INFORMATION SUPPLIED →
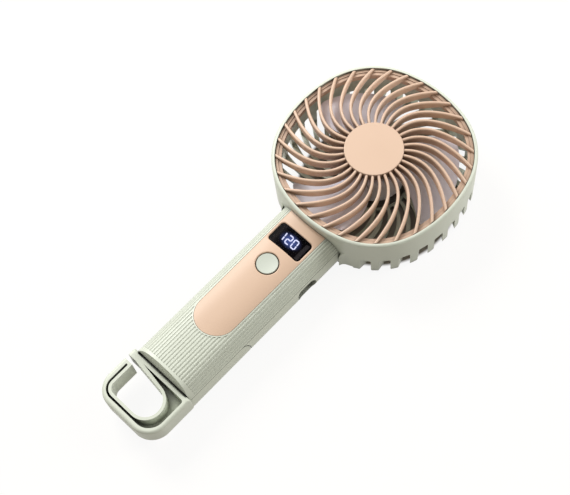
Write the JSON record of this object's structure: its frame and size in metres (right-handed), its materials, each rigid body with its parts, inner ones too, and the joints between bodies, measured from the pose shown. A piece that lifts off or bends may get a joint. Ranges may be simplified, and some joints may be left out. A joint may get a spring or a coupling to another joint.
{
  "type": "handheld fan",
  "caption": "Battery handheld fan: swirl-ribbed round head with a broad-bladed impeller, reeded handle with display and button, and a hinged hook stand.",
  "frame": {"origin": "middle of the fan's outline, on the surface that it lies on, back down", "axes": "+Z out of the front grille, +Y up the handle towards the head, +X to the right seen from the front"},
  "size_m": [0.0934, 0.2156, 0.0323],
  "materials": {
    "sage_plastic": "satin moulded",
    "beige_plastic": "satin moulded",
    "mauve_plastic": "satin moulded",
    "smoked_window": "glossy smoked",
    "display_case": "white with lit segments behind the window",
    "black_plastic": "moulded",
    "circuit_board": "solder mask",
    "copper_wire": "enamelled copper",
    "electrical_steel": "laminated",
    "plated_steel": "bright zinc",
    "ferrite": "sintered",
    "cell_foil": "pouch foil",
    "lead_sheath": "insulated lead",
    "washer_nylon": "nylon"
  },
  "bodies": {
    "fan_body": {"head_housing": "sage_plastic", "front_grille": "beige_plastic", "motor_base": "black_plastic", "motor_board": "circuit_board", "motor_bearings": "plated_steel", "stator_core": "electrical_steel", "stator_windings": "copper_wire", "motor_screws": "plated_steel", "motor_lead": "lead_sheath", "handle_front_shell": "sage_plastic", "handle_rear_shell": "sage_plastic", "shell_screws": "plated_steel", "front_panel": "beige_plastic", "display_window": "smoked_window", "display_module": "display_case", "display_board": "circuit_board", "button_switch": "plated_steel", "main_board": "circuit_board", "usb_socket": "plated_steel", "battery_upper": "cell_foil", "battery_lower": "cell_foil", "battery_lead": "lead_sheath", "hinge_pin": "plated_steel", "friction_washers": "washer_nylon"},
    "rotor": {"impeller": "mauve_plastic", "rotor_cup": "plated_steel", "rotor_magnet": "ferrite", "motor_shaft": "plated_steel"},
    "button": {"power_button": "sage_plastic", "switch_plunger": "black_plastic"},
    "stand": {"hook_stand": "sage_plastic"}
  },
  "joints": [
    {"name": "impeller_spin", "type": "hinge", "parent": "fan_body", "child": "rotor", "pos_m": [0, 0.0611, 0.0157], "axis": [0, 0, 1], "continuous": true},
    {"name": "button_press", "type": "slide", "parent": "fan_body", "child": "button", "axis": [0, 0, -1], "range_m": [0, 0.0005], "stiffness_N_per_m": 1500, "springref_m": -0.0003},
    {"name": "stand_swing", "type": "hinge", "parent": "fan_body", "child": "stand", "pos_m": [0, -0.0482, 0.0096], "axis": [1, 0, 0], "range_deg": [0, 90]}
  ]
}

DIRECTIVE → Every line above should be printed again exactly as it stands.

IN RESPONSE →
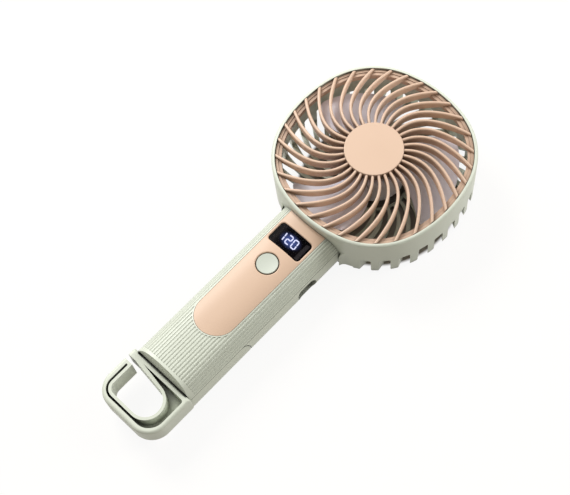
Write the JSON record of this object's structure: its frame and size in metres (right-handed), its materials, each rigid body with its parts, inner ones too, and the joints between bodies, measured from the pose shown. A piece that lifts off or bends may get a joint. Ranges may be simplified, and some joints may be left out. A joint may get a spring or a coupling to another joint.
{
  "type": "handheld fan",
  "caption": "Battery handheld fan: swirl-ribbed round head with a broad-bladed impeller, reeded handle with display and button, and a hinged hook stand.",
  "frame": {"origin": "middle of the fan's outline, on the surface that it lies on, back down", "axes": "+Z out of the front grille, +Y up the handle towards the head, +X to the right seen from the front"},
  "size_m": [0.0934, 0.2156, 0.0323],
  "materials": {
    "sage_plastic": "satin moulded",
    "beige_plastic": "satin moulded",
    "mauve_plastic": "satin moulded",
    "smoked_window": "glossy smoked",
    "display_case": "white with lit segments behind the window",
    "black_plastic": "moulded",
    "circuit_board": "solder mask",
    "copper_wire": "enamelled copper",
    "electrical_steel": "laminated",
    "plated_steel": "bright zinc",
    "ferrite": "sintered",
    "cell_foil": "pouch foil",
    "lead_sheath": "insulated lead",
    "washer_nylon": "nylon"
  },
  "bodies": {
    "fan_body": {"head_housing": "sage_plastic", "front_grille": "beige_plastic", "motor_base": "black_plastic", "motor_board": "circuit_board", "motor_bearings": "plated_steel", "stator_core": "electrical_steel", "stator_windings": "copper_wire", "motor_screws": "plated_steel", "motor_lead": "lead_sheath", "handle_front_shell": "sage_plastic", "handle_rear_shell": "sage_plastic", "shell_screws": "plated_steel", "front_panel": "beige_plastic", "display_window": "smoked_window", "display_module": "display_case", "display_board": "circuit_board", "button_switch": "plated_steel", "main_board": "circuit_board", "usb_socket": "plated_steel", "battery_upper": "cell_foil", "battery_lower": "cell_foil", "battery_lead": "lead_sheath", "hinge_pin": "plated_steel", "friction_washers": "washer_nylon"},
    "rotor": {"impeller": "mauve_plastic", "rotor_cup": "plated_steel", "rotor_magnet": "ferrite", "motor_shaft": "plated_steel"},
    "button": {"power_button": "sage_plastic", "switch_plunger": "black_plastic"},
    "stand": {"hook_stand": "sage_plastic"}
  },
  "joints": [
    {"name": "impeller_spin", "type": "hinge", "parent": "fan_body", "child": "rotor", "pos_m": [0, 0.0611, 0.0157], "axis": [0, 0, 1], "continuous": true},
    {"name": "button_press", "type": "slide", "parent": "fan_body", "child": "button", "axis": [0, 0, -1], "range_m": [0, 0.0005], "stiffness_N_per_m": 1500, "springref_m": -0.0003},
    {"name": "stand_swing", "type": "hinge", "parent": "fan_body", "child": "stand", "pos_m": [0, -0.0482, 0.0096], "axis": [1, 0, 0], "range_deg": [0, 90]}
  ]
}